Foreign currency shortages derail energy firm’s efforts to complete project

BY MTHANDAZO NYONI

INDEPENDENT power producer, Nyangani Renewable Energy, says foreign currency shortages as well as economic challenges dogging Zimbabwe were hindering its efforts to complete a solar energy project aimed at contributing 10 megawatts to the national grid.

The company, jointly owned by a group of companies from England, in 2018 commissioned its first solar mini-grid, Riverside Solar Power Station, with capacity to produce 2,5MW of electricity at a cost of $2,5 million.

The project, built in Mutoko district in north-eastern Zimbabwe, is currently supplying 2,5MW to the national grid.

The first phase was built on 40 hectares, which represents only a quarter of the land availed to it. The entire project, which is divided into four phases, will eventually generate 10MW.

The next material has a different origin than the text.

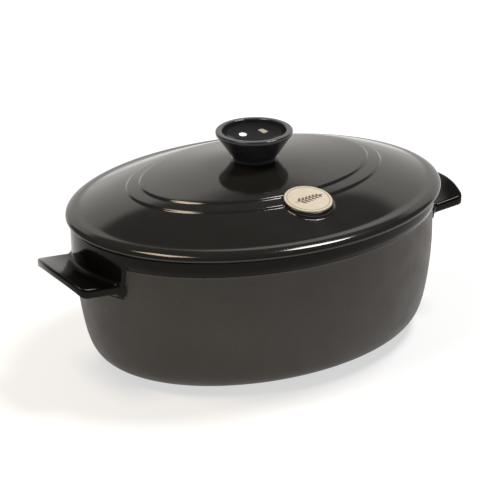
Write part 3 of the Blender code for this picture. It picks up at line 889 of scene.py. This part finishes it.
# ---- studio -------------------------------------------------------------------------------------
def build_floor():
    shape = bmesh.new()
    outline = oval_ring(FLOOR_RADIUS, FLOOR_RADIUS, 0.0, -FLOOR_DROP, even_angles(64))
    shape.faces.new([shape.verts.new(point) for point in outline])
    mesh = mesh_from("studio_floor", shape)
    material = bpy.data.materials.new("pale_floor")
    material.use_nodes = True
    shader = material.node_tree.nodes["Principled BSDF"]
    shader.inputs["Base Color"].default_value = (FLOOR_ALBEDO, FLOOR_ALBEDO, FLOOR_ALBEDO, 1.0)
    shader.inputs["Roughness"].default_value = 0.9
    shader.inputs["Specular IOR Level"].default_value = 0.1
    shader.inputs["Emission Color"].default_value = (1.0, 1.0, 1.0, 1.0)
    shader.inputs["Emission Strength"].default_value = FLOOR_GLOW
    mesh.materials.append(material)
    floor = bpy.data.objects.new("studio_floor", mesh)
    bpy.context.scene.collection.objects.link(floor)


def direction(azimuth, elevation):
    """Unit vector; azimuth 0 is the front and turns towards +X, both in degrees."""
    a = math.radians(azimuth)
    e = math.radians(elevation)
    return Vector((math.sin(a) * math.cos(e), -math.cos(a) * math.cos(e), math.sin(e)))


def add_softbox(name, shape, azimuth, elevation, width, height, radiance, colour):
    """Area light that faces the dish, with its size in metres and its radiance."""
    light = bpy.data.lights.new(name, "AREA")
    light.shape = shape
    light.size = width
    light.size_y = height
    light.color = colour
    area = width * height * (1.0 if shape == "RECTANGLE" else math.pi / 4)
    light.energy = radiance * math.pi * area
    lamp = bpy.data.objects.new(name, light)
    back = direction(azimuth, elevation)
    lamp.location = back * SOFTBOX_DISTANCE + Vector((0, 0, RIM_Z))
    lamp.rotation_mode = "QUATERNION"
    lamp.rotation_quaternion = back.to_track_quat("Z", "Y")
    bpy.context.scene.collection.objects.link(lamp)


def build_world():
    """Dim room with a white backdrop behind the dish and to its right, with soft edges."""
    world = bpy.data.worlds.new("studio_world")
    world.use_nodes = True
    nodes = world.node_tree.nodes
    links = world.node_tree.links
    sky = nodes.new("ShaderNodeTexCoord").outputs["Generated"]
    split = nodes.new("ShaderNodeSeparateXYZ")
    links.new(sky, split.inputs[0])
    level = nodes.new("ShaderNodeVectorMath")
    level.operation = "MULTIPLY"
    level.inputs[1].default_value = (1.0, 1.0, 0.0)
    links.new(sky, level.inputs[0])
    unit = nodes.new("ShaderNodeVectorMath")
    unit.operation = "NORMALIZE"
    links.new(level.outputs[0], unit.inputs[0])
    facing = nodes.new("ShaderNodeVectorMath")
    facing.operation = "DOT_PRODUCT"
    facing.inputs[1].default_value = direction(BACKDROP_AZIMUTH, 0)
    links.new(unit.outputs[0], facing.inputs[0])
    shares = []
    limits = (
        (facing.outputs["Value"], math.cos(BACKDROP_SIDES[1]), math.cos(BACKDROP_SIDES[0])),
        (split.outputs["Z"], math.sin(BACKDROP_TOPS[1]), math.sin(BACKDROP_TOPS[0])),
    )
    for value, outside, inside in limits:
        edge = nodes.new("ShaderNodeMapRange")
        edge.interpolation_type = "SMOOTHSTEP"
        edge.inputs["From Min"].default_value = outside
        edge.inputs["From Max"].default_value = inside
        links.new(value, edge.inputs["Value"])
        shares.append(edge.outputs["Result"])
    both = nodes.new("ShaderNodeMath")
    both.operation = "MULTIPLY"
    links.new(shares[0], both.inputs[0])
    links.new(shares[1], both.inputs[1])
    tone = nodes.new("ShaderNodeMix")
    tone.data_type = "RGBA"
    tone.inputs[6].default_value = (*ROOM_COLOUR, 1.0)
    tone.inputs[7].default_value = (*BACKDROP_COLOUR, 1.0)
    links.new(both.outputs[0], tone.inputs["Factor"])
    links.new(tone.outputs[2], nodes["Background"].inputs["Color"])
    bpy.context.scene.world = world


def build_lights():
    add_softbox("left_softbox", "RECTANGLE", -97, 66, 1.33, 0.80, 13.0, (1.0, 0.86, 0.68))
    add_softbox("right_softbox", "ELLIPSE", 83, 65, 0.98, 0.90, 28.0, (1.0, 0.99, 0.98))


def build_camera():
    """Camera at a three-quarter front view from above, about two metres from the dish."""
    camera = bpy.data.cameras.new("main_camera")
    camera.sensor_width = 36.0
    camera.lens = LENS
    up_axis = Vector((0, 0, 1))
    back = direction(math.degrees(CAMERA_AZIMUTH), math.degrees(CAMERA_ELEVATION))
    forward = -back
    right = forward.cross(up_axis).normalized()
    up = right.cross(forward)
    aim = (forward + right * CAMERA_TURN_RIGHT + up * CAMERA_TURN_UP).normalized()
    side = aim.cross(up_axis).normalized()
    top = side.cross(aim)
    side_rolled = side * math.cos(CAMERA_ROLL) + top * math.sin(CAMERA_ROLL)
    top_rolled = top * math.cos(CAMERA_ROLL) - side * math.sin(CAMERA_ROLL)
    eye = bpy.data.objects.new("main_camera", camera)
    bpy.context.scene.collection.objects.link(eye)
    eye.rotation_mode = "QUATERNION"
    eye.rotation_quaternion = Matrix((side_rolled, top_rolled, -aim)).transposed().to_quaternion()
    eye.location = CAMERA_TARGET + back * CAMERA_DISTANCE
    bpy.context.scene.camera = eye
    bpy.context.scene.view_settings.view_transform = "Standard"


build_pot_shell()
build_handle("left_handle_wing", -1, "left_handle")
build_handle("right_handle_wing", 1, "right_handle")
build_lid_shell()
build_knob_cup()
build_badge_plaque()
build_badge_sprig()
build_floor()
build_world()
build_lights()
build_camera()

Plant manager Fungai Bvirakare, however, told journalists during a plant tour organised by the Zimbabwe Electricity Regulatory Authority (Zera) on Monday that the project was facing serious foreign currency challenges for it to import the required equipment.

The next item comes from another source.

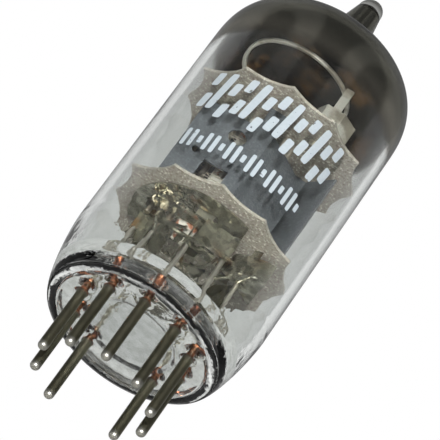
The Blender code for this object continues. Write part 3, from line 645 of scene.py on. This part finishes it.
# Getter flash: a film of metal that was boiled off the ring and settled inside the dome. It is
# a dark mirror that thins out to brown and then to nothing down the wall.
FLASH_INSET = -0.03
FLASH_THICK = 0.012
FLASH_LOW = 37.5
FLASH_WALL_ROWS = 14
FLASH_STEPS = 128


def flash_profile(inset):
    """The inner wall's section from below the dome up to the exhaust tip, moved inwards."""
    turn = np.linspace(math.pi / 2, 0.1, 40)
    dome_r, dome_z = dome_profile(BULB_INNER - inset, DOME_INNER_HEIGHT - inset, turn)
    keep = dome_r > HOLLOW_FOOT
    wall_r = np.full(FLASH_WALL_ROWS, BULB_INNER - inset)
    wall_z = np.linspace(FLASH_LOW, CYLINDER_TOP - 0.3, FLASH_WALL_ROWS)
    tip_r, tip_z = hollow_profile(inset)
    radii = np.concatenate([wall_r, dome_r[keep], tip_r])
    return radii, np.concatenate([wall_z, dome_z[keep], tip_z - inset])


def flash_colours(place):
    """Dark mirror from outside, brown with paler clouds from inside, fading out below.

    The outer skin is where the normal points away from a place inside the dome: the
    dot product of the normal and the way from there is then above zero.
    """
    cloud = place.noise(160.0, 3.0)
    level = place.axis("Z") + (cloud - 0.5) * 0.0024
    cover = level.step(0.0385, 0.0406)
    thick = level.step(0.0396, 0.0425)
    normal = place.node("NewGeometry", out="Normal")
    inside_dome = (0.0, 0.0, 0.034)
    away = place.node("VectorMath", {"operation": "SUBTRACT"}, {0: place, 1: inside_dome})
    facing = away.node("VectorMath", {"operation": "DOT_PRODUCT"}, {0: away, 1: normal}, "Value")
    outer = facing.step(-0.0005, 0.0005)
    mirror = thick.blend((0.20, 0.185, 0.155), (0.10, 0.096, 0.08))
    brown = thick.blend((0.12, 0.075, 0.032), (0.034, 0.021, 0.008))
    brown = place.noise(240.0, 4.0).step(0.50, 0.64).blend(brown, (0.30, 0.155, 0.05))
    streak = place.noise(900.0, 4.0, (1.0, 1.0, 0.35)).step(0.52, 0.72)
    brown = (streak * (1 - level.step(0.0405, 0.0455))).blend(brown, (0.24, 0.13, 0.05))
    return {"Base Color": outer.blend(brown, mirror), "Alpha": cover,
            "Roughness": 0.02 + cloud * 0.03 + outer * 0.08,
            "Metallic": 0.86 + outer * 0.14, "Bump": (0.25, 0.0002, cloud)}


outer_r, outer_z = flash_profile(FLASH_INSET)
inner_r, inner_z = flash_profile(FLASH_INSET + FLASH_THICK)
film_r = np.concatenate([outer_r, inner_r[::-1]])
film_z = np.concatenate([outer_z, inner_z[::-1]])
flash_finish = new_finish("getter film", {}, flash_colours)
film = lathe(film_r, film_z, FLASH_STEPS)
flash = new_piece("getter_flash", film, flash_finish, closed_rows=True, sharp=60.0)
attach(flash, "root")


# Print: two rows of plain marks in bluish white enamel, stamped on the bulb and baked. The
# upper row is bold, and both are rubbed thin in places.
PRINT_RADIUS = 10.286
PRINT_THICK = 0.012
MARK_GRID = 14
MARK_POINTS = 48
MARK_POWER = 0.35
BOLD_COUNT = 13
BOLD_FIRST = -128.0
BOLD_PITCH = 6.6
BOLD_WIDTH = 0.78
BOLD_LEAN = 0.12
BOLD_WHOLE = (29.8, 4.9)
BOLD_HALVES = ((31.3, 1.7), (28.4, 1.9))
BOLD_DROP = 0.5
FINE_COUNT = 18
FINE_FIRST = -123.0
FINE_PITCH = 4.2
FINE_WIDTH = 0.42
FINE_HEIGHT = 23.4
FINE_TALL = 2.2
FINE_SHORT = 0.9


def wrapped_mark(outline):
    """A closed outline of (azimuth in degrees, height) wrapped on the bulb as a thin solid.

    The grid scales the outline about its middle from nearly nothing to its full size,
    on the outer skin and then back on the inner one.
    """
    middle = (outline.max(axis=0) + outline.min(axis=0)) / 2
    share = np.linspace(0.02, 1.0, MARK_GRID)
    share = np.concatenate([share, share[::-1]])[:, None, None]
    flat = middle + (outline - middle)[None] * share
    outside = np.arange(2 * MARK_GRID) < MARK_GRID
    radius = np.where(outside, PRINT_RADIUS + PRINT_THICK, PRINT_RADIUS)[:, None]
    turn = np.radians(flat[..., 0])
    return np.stack([radius * np.cos(turn), radius * np.sin(turn), flat[..., 1]], axis=-1)


def rounded_bar(azimuth, height, width, tall, lean=0.0):
    """Superellipse outline; azimuth is in degrees, the other sizes in millimetres.

    Each coordinate is half its size times the cosine or sine to a small power, with its
    sign kept. lean moves a point sideways in proportion to its height.
    """
    turn = np.linspace(0.0, math.tau, MARK_POINTS, endpoint=False)
    x = np.sign(np.cos(turn)) * np.abs(np.cos(turn)) ** MARK_POWER * width / 2
    y = np.sign(np.sin(turn)) * np.abs(np.sin(turn)) ** MARK_POWER * tall / 2
    return np.stack([azimuth + np.degrees((x + y * lean) / BULB_RADIUS), height + y], axis=-1)


def print_rows():
    """Outlines of the bold row, a third of them whole and the rest split, and the fine row."""
    marks = []
    for k in range(BOLD_COUNT):
        azimuth = BOLD_FIRST + BOLD_PITCH * k
        parts = [BOLD_WHOLE]
        if k % 3 != 1:
            parts = [(height - BOLD_DROP * (k % 3), tall) for height, tall in BOLD_HALVES]
        marks += [rounded_bar(azimuth, height, BOLD_WIDTH, tall, BOLD_LEAN) for height, tall in parts]
    for k in range(FINE_COUNT):
        azimuth = FINE_FIRST + FINE_PITCH * k
        tall = FINE_SHORT if k % 3 == 2 else FINE_TALL
        marks.append(rounded_bar(azimuth, FINE_HEIGHT, FINE_WIDTH, tall))
    return marks


def print_colours(place):
    grain = place.noise(3600.0, 4.0)
    rub = place.noise(700.0, 3.0)
    tone = grain.blend((0.31, 0.355, 0.38), (0.40, 0.445, 0.47))
    worn = 1 - (rub * 0.6 + grain * 0.4).step(0.60, 0.68)
    return {"Base Color": tone, "Alpha": worn, "Bump": (0.3, 0.00001, grain)}


print_finish = new_finish("white enamel", {"Roughness": 0.55}, print_colours)
for number, outline in enumerate(print_rows(), 1):
    points = wrapped_mark(outline)
    mark = new_piece(f"print_mark_{number}", points, print_finish, (0, -1), sharp=50.0)
    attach(mark, "root")


# Studio: a white floor that only shows from above, soft lamps, and a small lamp by the camera,
# which looks up at the standing tube from its pin side. Places are in metres.
FLOOR_RADIUS = 3.0
FLOOR_SIDES = 96
FLOOR_SHOWN = 0.62
FLOOR_SHADOW_GLOW = 0.22
FLOOR_FAR_GLOW = 0.33
FLOOR_SOFTENED = 0.7
CAMERA_LENS = 278.892
CAMERA_SENSOR = 36.0
CAMERA_PLACE = (0.0305616, -0.2597498, -0.1576560)
CAMERA_TURN = (130.4689, -28.6884, -15.6619)
LAMP_TARGET = (0.0, 0.0, 0.028)
ROOM_DARK = 0.06
ROOM_BEHIND = 0.55
ROOM_ABOVE = 0.25
ROOM_PANES = 0.30
ROOM_OUTSIDE = 0.26
VIEW_LOW = 0.38
WORLD_SOFT = 0.07


def bounced(tree, kind):
    """1 for a ray that has left a surface of this kind, 0 otherwise."""
    return source(tree, "LightPath", kind + " Depth").step(0.2, 0.8)


def one_sided_floor():
    """Floor that is white from above, keeps shadows, and lets light and views up through it.

    Its glow rises with the distance from the tube: to white for the camera, and from a dim middle
    for other rays, which is a painted shadow round the tube's foot; it is less after a matt bounce.
    """
    made = bpy.data.materials.new("studio floor")
    made.use_nodes = True
    tree = made.node_tree
    tree.nodes.remove(tree.nodes["Principled BSDF"])
    shadow = source(tree, "LightPath", "Is Shadow Ray")
    seen = source(tree, "LightPath", "Is Camera Ray")
    place = source(tree, "TexCoord", "Object")
    distance = place.node("VectorMath", {"operation": "LENGTH"}, {0: place}, "Value")
    shown = FLOOR_SHOWN + distance.step(0.08, 0.70) * (1 - FLOOR_SHOWN)
    # Painted shadow: rays other than the camera's see the floor dimmed round the tube's foot.
    lighting = FLOOR_SHADOW_GLOW + distance.step(0.02, 0.08) * FLOOR_FAR_GLOW
    lighting = lighting * (1 - bounced(tree, "Diffuse") * FLOOR_SOFTENED)
    glow = shadow.node("Emission", None, {"Strength": seen * shown + (1 - seen) * lighting})
    matt = shadow.node("BsdfDiffuse", None, {"Color": (0.5, 0.5, 0.5, 1.0)})
    lit = shadow.node("AddShader", None, {0: matt, 1: glow})
    clear = shadow.node("BsdfTransparent")
    under = shadow.node("NewGeometry", out="Backfacing")
    through = shadow.maths("MAXIMUM", shadow, under)
    mix = shadow.node("MixShader", None, {0: through, 1: lit, 2: clear})
    tree.links.new(mix.socket, tree.nodes["Material Output"].inputs["Surface"])
    return made


turn = np.linspace(0.0, math.tau, FLOOR_SIDES, endpoint=False)
disc = FLOOR_RADIUS * np.stack([np.cos(turn), np.sin(turn), np.zeros(FLOOR_SIDES)], axis=-1)
floor_mesh = bpy.data.meshes.new("studio_floor")
floor_mesh.from_pydata(disc.tolist(), [], [list(range(FLOOR_SIDES))])
floor_mesh.materials.append(one_sided_floor())
floor = bpy.data.objects.new("studio_floor", floor_mesh)
bpy.context.collection.objects.link(floor)

camera_data = bpy.data.cameras.new("camera")
camera_data.lens = CAMERA_LENS
camera_data.sensor_width = CAMERA_SENSOR
camera_data.clip_start = 0.01
camera_data.clip_end = 20.0
camera = bpy.data.objects.new("camera", camera_data)
camera_turn = Euler([math.radians(angle) for angle in CAMERA_TURN])
camera.matrix_world = Matrix.LocRotScale(Vector(CAMERA_PLACE), camera_turn, None)
bpy.context.collection.objects.link(camera)
bpy.context.scene.camera = camera


def lamp(name, power, size, location):
    """A square area lamp that faces the tube."""
    data = bpy.data.lights.new(name, "AREA")
    data.energy = power
    data.size = size
    thing = bpy.data.objects.new(name, data)
    thing.location = location
    aim = Vector(location) - Vector(LAMP_TARGET)
    thing.rotation_euler = aim.to_track_quat("Z", "Y").to_euler()
    thing.visible_transmission = False
    bpy.context.collection.objects.link(thing)
    return thing


lamp("key", power=1.8, size=0.010, location=(0.0259, -0.3022, -0.0976))
lamp("top", power=0.8, size=0.40, location=(-0.20, -0.10, 0.60)).visible_glossy = False
lamp("back", power=0.5, size=0.40, location=(0.20, 0.35, 0.50)).visible_glossy = False


def studio_world():
    """White surroundings for the camera, and a dim room with two panes for mirrors.

    A matt bounce sees the soft strength. A mirror sees the room, brighter behind, above
    and at the panes, and fainter outside the glass than through it. All else sees white,
    shaded towards the camera's side where it comes through the glass.
    """
    made = bpy.data.worlds.new("studio")
    made.use_nodes = True
    tree = made.node_tree
    soft = bounced(tree, "Diffuse")
    mirrored = bounced(tree, "Glossy")
    through = source(tree, "LightPath", "Is Transmission Ray")
    direction = source(tree, "TexCoord", "Generated")
    behind = direction.axis("Y")
    side = direction.axis("X")
    panes = side.step(-0.62, -0.55) * (1 - side.step(-0.30, -0.24))
    panes = panes + side.step(0.22, 0.28) * (1 - side.step(0.50, 0.56))
    room = ROOM_DARK + behind.step(-0.08, 0.10) * ROOM_BEHIND
    room = room + direction.axis("Z").step(0.30, 0.36) * ROOM_ABOVE + panes * ROOM_PANES
    room = room * (ROOM_OUTSIDE + through * (1 - ROOM_OUTSIDE))
    shade = VIEW_LOW + behind.step(-0.3, 0.25) * (1 - VIEW_LOW)
    view = (1 - through) + through * shade
    strength = (1 - soft) * ((1 - mirrored) * view + mirrored * room) + soft * WORLD_SOFT
    background = tree.nodes["Background"]
    tree.links.new(strength.socket, background.inputs["Strength"])
    background.inputs["Color"].default_value = (1.0, 1.0, 1.0, 1.0)
    return made


bpy.context.scene.world = studio_world()
bpy.context.scene.view_settings.view_transform = "Standard"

“We are left with 7,5MW to complete the project, but economic hardships that we are going through as a country have derailed the completion of the project,” Bvirakare said.

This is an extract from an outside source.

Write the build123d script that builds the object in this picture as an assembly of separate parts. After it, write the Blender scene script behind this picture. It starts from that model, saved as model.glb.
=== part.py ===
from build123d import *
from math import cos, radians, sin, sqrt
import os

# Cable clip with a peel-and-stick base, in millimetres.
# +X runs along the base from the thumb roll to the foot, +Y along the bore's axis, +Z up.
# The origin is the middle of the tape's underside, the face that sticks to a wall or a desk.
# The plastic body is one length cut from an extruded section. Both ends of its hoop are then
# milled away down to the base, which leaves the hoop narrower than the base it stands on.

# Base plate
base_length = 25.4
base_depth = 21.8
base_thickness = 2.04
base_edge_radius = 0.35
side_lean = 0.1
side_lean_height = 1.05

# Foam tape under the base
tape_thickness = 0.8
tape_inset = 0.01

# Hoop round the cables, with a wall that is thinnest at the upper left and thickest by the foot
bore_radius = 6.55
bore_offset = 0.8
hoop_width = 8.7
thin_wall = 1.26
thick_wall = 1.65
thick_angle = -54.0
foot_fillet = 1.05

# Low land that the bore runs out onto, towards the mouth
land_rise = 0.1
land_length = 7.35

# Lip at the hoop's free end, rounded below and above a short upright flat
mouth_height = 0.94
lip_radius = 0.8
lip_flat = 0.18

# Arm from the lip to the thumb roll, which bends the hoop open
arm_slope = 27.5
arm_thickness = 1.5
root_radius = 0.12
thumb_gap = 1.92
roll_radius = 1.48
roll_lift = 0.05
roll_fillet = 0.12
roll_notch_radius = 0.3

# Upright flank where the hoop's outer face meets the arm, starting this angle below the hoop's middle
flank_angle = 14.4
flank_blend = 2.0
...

“We need foreign currency to import equipment for the project. If it was not for the foreign currency shortages, we should be done by year-end,” he said.

Bvirakare said it took them only six months to complete the first phase of the project.

Renewable energy is seen as a panacea to Zimbabwe’s electricity woes and government, through Zera, has licensed a number of independent power producers, but some of them are struggling to take off due to lack of funding.

According to the African-EU Renewable Energy Co-operation Programme, Zimbabwe has a strong potential for electricity generation from hydro, solar and biomass resources. But so far, only a fraction of these have been exploited.

The southern African nation is currently facing its most severe power crisis in decades, with manufacturing companies and households going for up to 18 hours a day without electricity.

The country’s generation capacity is far outweighed by demand, resulting in the shortfall being covered by imports from regional power utilities such as Hydro Caborra Bassa of Mozambique, but these entities are now reluctant to supply power to Zimbabwe due to its failure to retire debts.